Hi Tom,
Please, see my comments below.
Thanks,
Dmitry
-----Original Message-----
From: Thomas J Thatcher [mailto:thomas.thatcher@oracle.com]
Sent: Friday, June 03, 2011 19:57
To: Korchemny, Dmitry
Cc: sv-ac@eda.org
Subject: Re: [sv-ac] Review of 3033
Hi Dmitry,
On 05/30/11 01:14, Korchemny, Dmitry wrote:
> 17.5 Checker procedures
>
> Why not make all procedural assignments use current values, not
> sampled values? Then have assertions use the sampled values of all
> deterministic checker variables. This would be much more regular.
>
> [Korchemny, Dmitry] See my comment at the beginning.
>
> It would also fix your example: both a (the checker input) and x (the
> checker variable assigned in the always_ff) would use the sampled
> value, and the assertion would return the same value, no matter
> whether clk changes in the Active region (from RTL code) or the
> Reactive region (from the test bench).
>
> [Korchemny, Dmitry] Are you assuming that checker inputs are sampled? This is problematic even now for deferred assertions (see the preamble), and will also kill continuous and blocking assignments introduced in this proposal.
>
No, you are correct. The RHS expressions of non-blocking assignments need to be sampled. However, I would still suggest that concurrent assertions use the sampled values of the deterministic checker variables. In most cases it doesn't matter. But if anyone tries to derive a clock inside the checker, then the assertions would see consistent values, even though the assertions are evaluated in the second pass through the Observed region.

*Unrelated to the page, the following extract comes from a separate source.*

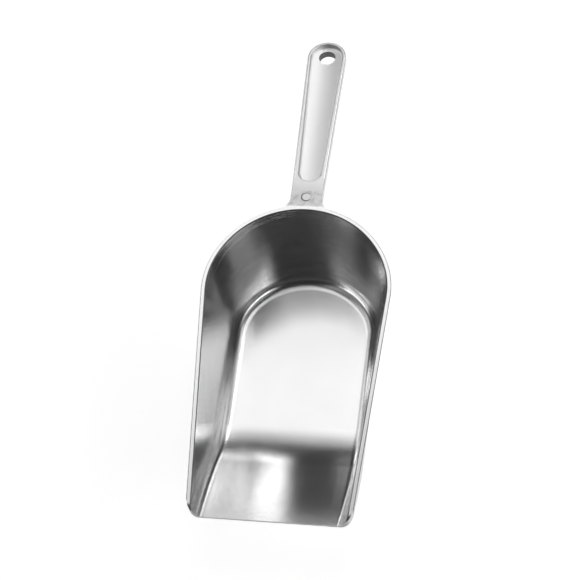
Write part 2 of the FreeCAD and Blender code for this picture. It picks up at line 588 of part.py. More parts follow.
# The handle: a tapered bar with a rounded underside, the trough along its top and a hanging hole.
handle = doc.addObject("PartDesign::Body", "handle")
handle.Label = "handle"
paddle = add_paddle(
    handle, "paddle", NECK_FACE, TIP_CENTRE, cell("handle_end"), cell("handle_taper"), TOP)
add_feature(handle, "PartDesign::Pad", "bar", paddle, cell("handle_depth"), Reversed=True)
add_fillet(handle, "bar_round", cell("handle_round"),
           lambda edge: lies_level(edge, number(NECK_UNDER)) and off_neck_face(edge))
cut_with(handle, "hollowed", trough)
hole = add_circles(handle, "hole", [f"{cell('hang_bore')} / 2"], HANG_CENTRE, TOP)
add_feature(handle, "PartDesign::Pocket", "hang_hole", hole, f"2 * {cell('handle_depth')}")
add_fillet(handle, "top_round", cell("edge_round"),
           lambda edge: lies_level(edge, number(TOP)) and off_neck_face(edge))

# Nothing is written unless every object of the document is sound.
doc.recompute()
for item in doc.Objects:
    if "Invalid" in item.State or "Error" in item.State:
        raise RuntimeError(f"{item.Label} failed: {item.State}")
os.makedirs("parts", exist_ok=True)
for node in (bowl, handle):
    if node.Shape.isNull() or not node.Shape.isValid():
        raise RuntimeError(f"{node.Label} has no sound shape")
    node.Shape.exportStep(f"parts/{node.Label}.step")
    print(node.Label, len(node.Shape.Solids), round(node.Shape.Volume, 1), node.Shape.BoundBox)
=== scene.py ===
import logging
import math
from dataclasses import dataclass
from enum import Enum
from typing import Union

import bpy
from mathutils import Matrix, Vector


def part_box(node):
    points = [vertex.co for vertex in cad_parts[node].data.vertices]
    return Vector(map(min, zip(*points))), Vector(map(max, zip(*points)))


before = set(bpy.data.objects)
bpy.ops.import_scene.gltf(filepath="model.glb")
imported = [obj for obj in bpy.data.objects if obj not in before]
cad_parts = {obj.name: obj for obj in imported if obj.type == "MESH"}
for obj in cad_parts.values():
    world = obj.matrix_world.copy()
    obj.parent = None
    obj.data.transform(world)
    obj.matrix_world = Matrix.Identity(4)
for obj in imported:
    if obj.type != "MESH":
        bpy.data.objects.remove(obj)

LOG = logging.getLogger("ice_scoop")
WHITE = (1.0, 1.0, 1.0, 1.0)
NOISE_MEAN = 0.5

Socket = bpy.types.NodeSocket
Value = Union[float, Socket]


def heading(azimuth: float, elevation: float) -> Vector:
    """Return the unit vector towards a place in the studio.

    Args:
        azimuth: degrees clockwise from the handle, seen from above.
        elevation: degrees above the floor.

    Returns:
        The direction from the scoop towards that place.
    """
    turn, lift = math.radians(azimuth), math.radians(elevation)
    return Vector((math.sin(turn) * math.cos(lift), math.cos(turn) * math.cos(lift), math.sin(lift)))


@dataclass(frozen=True)
class Step:
    """A smooth change between two values while a measure passes between two levels."""

    low: float
    high: float
    start: float = 0.0
    end: float = 1.0


@dataclass(frozen=True)
class Pattern:
    """A noise pattern: its scale per metre, its layers and the weight of the finer ones."""

    scale: float
    detail: float
    roughness: float


class Graph:
    """A small helper that adds nodes to one material or world and joins them."""

    def __init__(self, tree: bpy.types.NodeTree) -> None:
        """Empty the tree and keep it."""
        self.tree = tree
        tree.nodes.clear()

    def add(self, kind: str, **settings: object) -> bpy.types.Node:
        """Add a node.

        Args:
            kind: the node's type name without its ShaderNode prefix.
            settings: properties of the node itself.

        Returns:
            The new node.
        """
        node = self.tree.nodes.new("ShaderNode" + kind)
        for name, value in settings.items():
            setattr(node, name, value)
        return node

    def join(self, source: Socket, target: Socket) -> None:
        """Link an output to an input."""
        self.tree.links.new(source, target)

    def feed(self, target: Socket, value: Value) -> None:
        """Set an input.

        Args:
            target: the input.
            value: a number, or the output of another node.
        """
        if isinstance(value, Socket):
            self.join(value, target)
        else:
            target.default_value = value

    def math(self, operation: str, first: Value, second: Value = 0.0, clamp: bool = False) -> Socket:
        """Add a maths node.

        Args:
            operation: what the node does with its two values.
            first: the first value.
            second: the second value, where the operation has one.
            clamp: whether the result is kept between 0 and 1.

        Returns:
            The result.
        """
        node = self.add("Math", operation=operation, use_clamp=clamp)
        self.feed(node.inputs[0], first)
        self.feed(node.inputs[1], second)
        return node.outputs[0]

    def product(self, first: Value, *others: Value) -> Value:
        """Multiply values, such as the shares of several zones.

        Args:
            first: the first value.
            others: the values that it is multiplied by, in turn.

        Returns:
            The product.
        """
        for other in others:
            first = self.math("MULTIPLY", first, other)
        return first

    def swing(self, pattern: Socket) -> Socket:
        """Return a noise pattern moved so that it swings about zero."""
        return self.math("SUBTRACT", pattern, NOISE_MEAN)

    def ramp(self, value: Value, low: float, high: float, start: float = 0.0,
             end: float = 1.0) -> Socket:
        """Change smoothly from one value to another.

        Args:
            value: the measure that the change follows.
            low: the level where the change begins.
            high: the level where it ends.
            start: the value up to the low level.
            end: the value beyond the high level.

        Returns:
            The value that belongs to the measure.
        """
        node = self.add("MapRange", interpolation_type="SMOOTHSTEP")
        for socket, level in zip(node.inputs[:5], (value, low, high, start, end)):
            self.feed(socket, level)
        return node.outputs[0]

    def step(self, value: Value, step: Step) -> Socket:
        """Return the value that a named step gives to a measure."""
        return self.ramp(value, step.low, step.high, step.start, step.end)

    def noise(self, place: Socket, pattern: Pattern) -> Socket:
        """Add a noise pattern.

        Args:
            place: the coordinates that it follows.
            pattern: its scale and layers.

        Returns:
            The pattern, between 0 and 1.
        """
        node = self.add("TexNoise")
        self.join(place, node.inputs["Vector"])
        node.inputs["Scale"].default_value = pattern.scale
        node.inputs["Detail"].default_value = pattern.detail
        node.inputs["Roughness"].default_value = pattern.roughness
        return node.outputs["Fac"]

    def stretched(self, place: Socket, scale: tuple[float, float, float]) -> Socket:
        """Stretch coordinates, for streaks.

        Args:
            place: the coordinates.
            scale: their scale along each axis.

        Returns:
            The stretched coordinates.
        """
        node = self.add("Mapping")
        self.join(place, node.inputs["Vector"])
        node.inputs["Scale"].default_value = scale
        return node.outputs[0]

    def distance(self, first: Value, second: Value) -> Socket:
        """Return how far a point is from a centre, from its two offsets."""
        squares = self.math("ADD", self.product(first, first), self.product(second, second))
        return self.math("SQRT", squares)

    def blend(self, share: Value, first: Value, second: Value) -> Socket:
        """Go from one value to another.

        Args:
            share: the share of the second value.
            first: the value where the share is 0.
            second: the value where the share is 1.

        Returns:
            The value in between.
        """
        node = self.add("Mix", data_type="FLOAT")
        self.feed(node.inputs[0], share)
        self.feed(node.inputs[2], first)
        self.feed(node.inputs[3], second)
        return node.outputs[0]

    def relief(self, distance: float, strength: Value, height: Socket) -> Socket:
        """Add the fine relief of a surface.

        Args:
            distance: the depth of the relief in metres.
            strength: how much of that depth shows.
            height: the pattern that it follows.

        Returns:
            The facing of the surface with its relief.
        """
        node = self.add("Bump")
        node.inputs["Distance"].default_value = distance
        self.feed(node.inputs["Strength"], strength)
        self.join(height, node.inputs["Height"])
        return node.outputs[0]

    def metal(self, colour: Value, roughness: Value, normal: Socket) -> bpy.types.Node:
        """Add the metal's shader and join it to the output.

        Args:
            colour: the grey of the metal.
            roughness: its roughness.
            normal: its relief.

        Returns:
            The shader's node.
        """
        grey = self.add("CombineColor")
        for socket in grey.inputs[:3]:
            self.feed(socket, colour)
        shader = self.add("BsdfPrincipled")
        self.join(grey.outputs[0], shader.inputs["Base Color"])
        shader.inputs["Metallic"].default_value = 1.0
        self.feed(shader.inputs["Roughness"], roughness)
        self.feed(shader.inputs["Normal"], normal)
        self.join(shader.outputs[0], self.add("OutputMaterial").inputs["Surface"])
        return shader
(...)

[Korchemny, Dmitry] This is fine. Both in the existing LRM and in my proposal the deterministic checker variables are sampled in concurrent assertions.
> Random checker variables would still be assigned in the beginning of
> the Observed region, and assertions would use the current values of
> these variables. In the case of Random assignments, the assume
> properties that determine the values chosen would use the sampled
> values of both the checker inputs, the deterministic checker
> variables, and of XMRs that are referenced. So the result would be
> consistent, no matter how many times we go around the "big loop"
> before we assign the random checker variables. This would also mean
> that we wouldn't need to get multiple values for random checker
> variables, even if they are solved multiple times in one time-step.
>
>
> 17.7.3
> I'm not sure whether we should put this example in or not. There's no
> way we could document all the different ways users could cause
> problems for themselves.
>
> [Korchemny, Dmitry] If I remember correctly, somebody asked me to insert this example. Let's discuss its usefulness in the meeting.
>
Should it be an error for a random variable to be constrained by assume property constructs with different clocks? It seems troubling that a random variable would be solved multiple times in one time step.
[Korchemny, Dmitry] I suggest to allow this. Even when a random variable is constrained by several assumptions with the same clock, unless the simulator performs some global analysis, the random variable will also be solved multiple times. Essentially the simulator is not required to solve all the imposed constraints correctly. Therefore, even the following dumb algorithm is correct: solve the first assumption, and check the solution against the second assumption: in the worst case the second assumption will fail.
Here is an example when constraining a free variable with assumptions with different clocks is useful:
We want a read request to behave as follows:
* It cannot be issued simultaneously with the write request on the rising edge of some clock (this assumption is governed by posedge clk)
* Its value should remain stable between two consecutive ticks of clk (this assumption is governed by $global_clock).